Huerta’s numbers are as impressive as the bounty of its plots. Having seen more than my fair share of community gardening enterprises I would have to place this one at the very top of my qualitative and aesthetic ranking. But as I’ve said before, the most important word in community gardening is not gardening. And it is in the world of community building where Huerta definitely excels.

“This is my community,” Maria says to me in a loving, non-possessive way. “I hear from the gardeners all the time how the ‘garden makes us feel better,’ and that ‘I don’t feel depressed in the garden,’ and that ‘the garden is my family and my therapy.’” She goes on to relate one heart-wrenching tale of a woman who was leaving her abusive and heavy-drinking husband after 23 years, and who told her, “’I need change in my life, Maria. You can give me the power to change.’” Community organizer, gardening coach, and Mother Confessor are the skills Maria employs that nourish the garden far better than any fertilizer could.

As Huerta’s principal salesman, Arthur describes for me their unconventional marketing strategy, which consists of one part community engagement and what economists might loosely call the Robin Hood wealth redistribution model. “On Saturday morning the surrounding community can buy produce at the garden itself for $1 per pound; Pitzer College might buy the same produce at $2.50 per pound; and high-end restaurants may buy it for $4 per pound. I understood as well that there were one or two ‘elite buyers’ who were permitted to pay $8 per pound.

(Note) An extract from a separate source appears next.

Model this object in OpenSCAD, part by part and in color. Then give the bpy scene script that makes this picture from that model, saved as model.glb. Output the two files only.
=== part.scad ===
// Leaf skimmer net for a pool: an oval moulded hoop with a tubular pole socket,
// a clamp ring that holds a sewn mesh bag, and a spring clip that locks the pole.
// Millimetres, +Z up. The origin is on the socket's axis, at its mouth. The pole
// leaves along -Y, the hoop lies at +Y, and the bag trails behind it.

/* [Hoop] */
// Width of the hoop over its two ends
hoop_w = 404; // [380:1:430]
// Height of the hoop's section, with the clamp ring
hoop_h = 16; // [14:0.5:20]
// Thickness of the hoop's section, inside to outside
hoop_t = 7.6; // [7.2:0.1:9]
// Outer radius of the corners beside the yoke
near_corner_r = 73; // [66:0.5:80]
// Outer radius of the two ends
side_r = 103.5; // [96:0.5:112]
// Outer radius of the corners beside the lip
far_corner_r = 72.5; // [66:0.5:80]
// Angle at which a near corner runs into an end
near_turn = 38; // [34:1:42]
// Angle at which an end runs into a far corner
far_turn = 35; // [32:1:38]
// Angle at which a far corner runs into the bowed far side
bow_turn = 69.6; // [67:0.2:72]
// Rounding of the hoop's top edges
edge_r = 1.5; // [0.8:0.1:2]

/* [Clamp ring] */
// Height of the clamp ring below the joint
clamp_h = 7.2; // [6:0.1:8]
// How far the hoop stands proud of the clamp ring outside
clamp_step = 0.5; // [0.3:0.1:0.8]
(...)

While this “pricing policy” might not fit the ideal of market-place transparency, everyone participating in this Ontario-based value chain seems happy with its values. From the family gardeners who donate their surplus to the “common marketing pool” to those at the top of the region’s food chain – including some very talented and progressive chefs – Huerta is creatively and collectively starting to generate a modest revenue stream.

But just because Maria and Arthur have strong community building and entrepreneurial instincts doesn’t mean they don’t also have to hunt for grant funding. The project’s start-up funds are diminishing, which have reduced Maria’s monthly stipend to only $1,100 for what amounts to a full-time job. Though the City of Ontario and Pitzer have been generous contributors – both in-kind and cash – Huerta del Valle recently submitted a grant application to USDA’s Community Food Projects grant program, which, if successful, would allow Huerta to fully set its sails. This might enable Maria to begin work on her vision of a “community garden every mile,” a beguiling concept that sites community gardens at one-mile intervals in a hub and spoke pattern radiating out from Huerta del Valle.

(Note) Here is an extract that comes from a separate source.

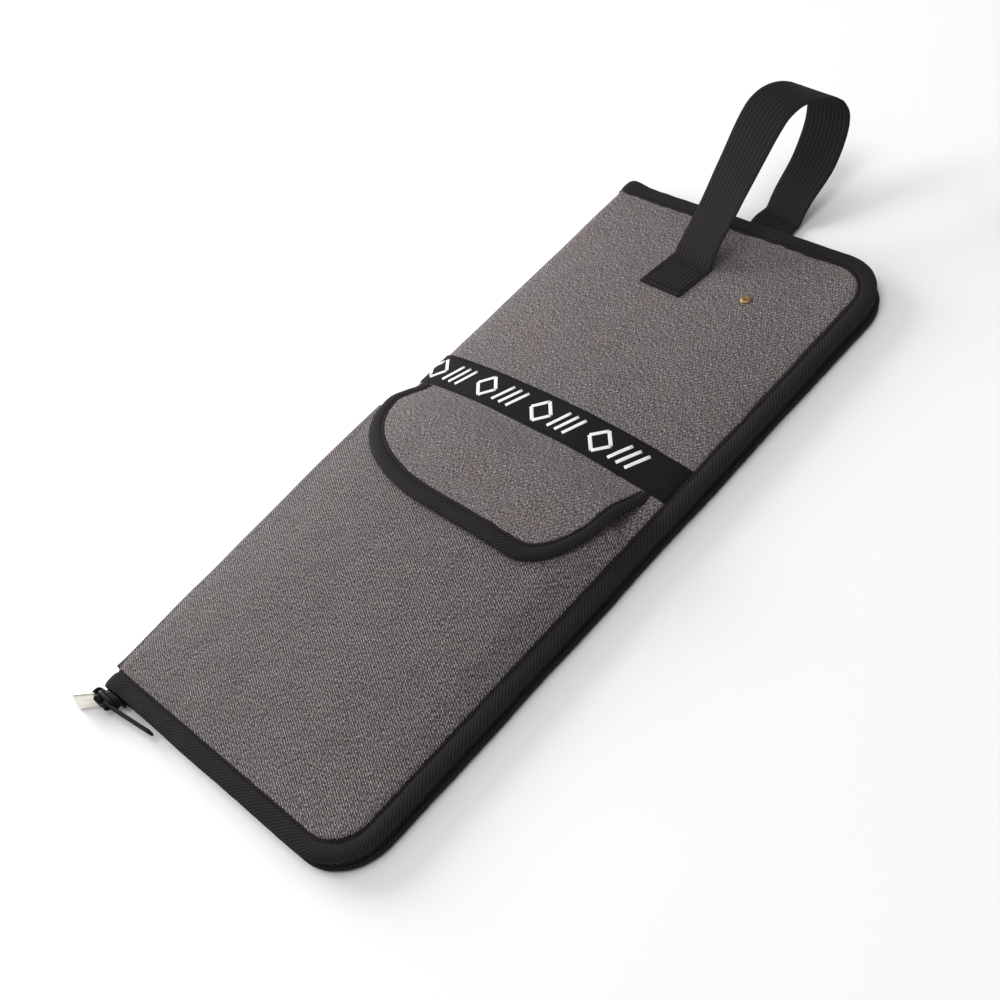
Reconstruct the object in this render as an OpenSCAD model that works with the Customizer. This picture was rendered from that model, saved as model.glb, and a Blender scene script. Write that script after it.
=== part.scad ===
// Folding drum stick bag: two padded covers on a fabric spine, zipped round three sides,
// with a flapped front pocket, a webbing handle and sleeves for sticks inside.
// The back cover lies on the plane z = 0. +X runs from the spine to the zipper side,
// +Y to the handle end and +Z up through the closed bag.

/* [Bag] */
// Width of the closed bag, from spine to zipper side
bag_w = 212; // [206:1:220]
// Length of the closed bag
bag_l = 460; // [450:1:480]
// Thickness of the closed bag at its bound rims
rim_t = 14; // [14:0.5:16]
// Height that the padded front stands above its rims
dome_h = 9; // [9:0.5:11]
// Radius of the zipper-side corner away from the handle
corner_r = 32; // [28:1:34]
// Radius of the zipper-side corner at the handle end
corner_top_r = 37; // [30:1:40]

/* [Binding] */
// Width of the edge binding that shows on each face
tape_w = 12; // [11:0.5:13]
// Thickness of the binding tape
tape_t = 0.8; // [0.6:0.1:1]

/* [Front pocket] */
// Distance of the pocket's mouth from the middle of the bag, towards the handle
mouth_y = -2; // [-10:1:4]
// Depth of the pocket's space at its mouth
pocket_gap = 5.5; // [5.5:0.5:7]
// Width of the flap
flap_w = 184; // [170:1:186]
// Length of the flap below the trim band
flap_l = 79; // [70:1:84]
// Radius of the flap's corners
flap_r = 48; // [40:1:54]
// Width of the trim band
band_w = 25; // [20:1:28]

/* [Handle] */
// Width of the handle webbing
web_w = 32; // [25:1:38]
// Thickness of the handle webbing
web_t = 1.6; // [1.2:0.1:2]

/* [Inside] */
// Number of stick sleeves
sleeves = 3; // [2:1:4]
// Width of one stick sleeve
sleeve_w = 56; // [40:1:56]
// Depth of the space in a sleeve
sleeve_gap = 4.6; // [4.4:0.1:4.8]

/* [Hidden] */
$fn = 48;

half_w = bag_w / 2;
half_l = bag_l / 2;
mid_z = rim_t / 2;
clear = 0.02;      // between layers that are sewn together
loose = 0.4;       // between pieces that move apart
shell_t = 1.2;     // outer fabric
lining_t = 0.6;    // inner fabric
foam_t = 3;        // padding
cover_t = shell_t + foam_t + lining_t;
rim_in = tape_w + 0.3;             // where the outer fabric comes out of the binding
spine_r = mid_z;                   // outer radius of the rounded spine
spine_x = -half_w + spine_r;       // where the flat of a cover meets the spine
front_z = rim_t;                   // outer face of the front cover at its rim
front_in_z = rim_t - cover_t;      // inner face of the front cover at its rim
rim_bind_t = 5;                    // thickness of a bound rim

// Dome of the front cover
dome_x = -4;
dome_half_w = half_w - tape_w + 4;
dome_half_l = half_l - tape_w;
function bump(u, power) = max(0, 1 - pow(abs(u), power));
function dome(x, y) = dome_h * bump((x - dome_x) / dome_half_w, 2.5) * bump(y / dome_half_l, 3.5);

// Front pocket: how far its panel stands off the cover
pocket_x0 = -half_w + 0.5;
pocket_side = 5;                   // width over which its spine side rises
pocket_x1 = half_w - rim_in;
pocket_y0 = -half_l + rim_in;
function rise(d, run) = let (u = min(1, max(0, d / run))) u * u * (3 - 2 * u);
function puff(x, y) = pocket_gap * rise(x - pocket_x0, pocket_side) * rise(pocket_x1 - x, 14)
    * rise(y - pocket_y0, 190) * rise(y - pocket_y0, 12);
function shoulder(x) = x < spine_x ? spine_r - sqrt(max(0, pow(spine_r, 2) - pow(spine_x - x, 2))) : 0;
function front_top(x, y) = front_z + dome(x, y) - shoulder(x);
panel_t = 0.8;

// Flap
flap_x = -3;
flap_y = 28;
flap_t = 1.6;
flap_lift = 2;
flap_tape_w = 11;
function flap_under(x, y) = front_top(x, y) + loose + rise(flap_y - 3 - y, 24)
    * (panel_t + flap_lift + pocket_gap * rise(x - pocket_x0, pocket_side) * rise(pocket_x1 + 10 - x, 14));

// Inner pocket of the front cover
inner_x0 = -50;
inner_x1 = 42;
inner_y0 = -110;
inner_y1 = 60;
inner_gap = 4.7;

// Stick sleeves
sleeve_x0 = -88;
sleeve_y0 = -190;
sleeve_y1 = 70;

// Zipper, measured in from the edge of the bag
zip_in = 3;
coil_w = 1.4;
slider_x = -94;
slider_l = 14;
pull_x = -97;
pull_y = -half_l - 7.8;
pull_l = 41;
pull_turn = 6;
wire_r = 0.8;

// Rivets and hanging straps
rivet_x = 42;
rivet_y = 168;
rivet_r = 1.5;
rivet_hole_r = 1.6;
rivet_cap_r = 3.4;
run = 0.08;        // running clearance round a rivet's post or a wire
strap_w = 15;
strap_l = 60;
strap_t = 0.8;
hook_r = 0.9;
hook_shank = 16;
hook_bend_r = 6;
strap_back_z = cover_t + 0.1;
strap_front_z = 11.9;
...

Feeling a bit over-fed by the loving attention of women who thought I wasn’t eating enough, I accept Arthur’s invitation of a guided garden tour. I’m escorted along 100 feet rows of purple basil and habaneros; kale whose productive life has extended across a southern California growing season from October of 2014 through this July; and long borders of stone-fruit trees, sunflowers, and melons. Competing herbal scents are everywhere; my eyes lavish attention on the ascending rows of horticultural perfection and the subtle shifting of green hues. But suddenly my Anglo ears are assaulted by a powerful blast of pulsating Latin music. Noting my startled look, Arthur assures me that everything is all right: “It’s six o’clock. That’s when Huerta’s Zumba class begins.”

Somewhere near the tomatoes, on an improvised workout platform of assembled wooden pallets, the hips, arms, and shoulders of a dozen women of all shapes and sizes are gyrating to an insistent, sensual beat. They are trying, with varying degrees of success, to follow the lead of their instructor, who’s urging her pupils on to ever greater exertions. I’m mesmerized by the motion and music, tempted to join in but ultimately restrained by a WASPish self-consciousness. Yet I’m suspended in the moment of what, by all accounts, is the essence of community, a place where love, health, physical activity, and an aching need to connect find union. Wouldn’t one of these every mile be the answer to most of life’s complications? While I contemplate an answer, I feel my hips start to sway; my taste buds relive the delights of a home-made, home-grown meal, and the California twilight fades to night.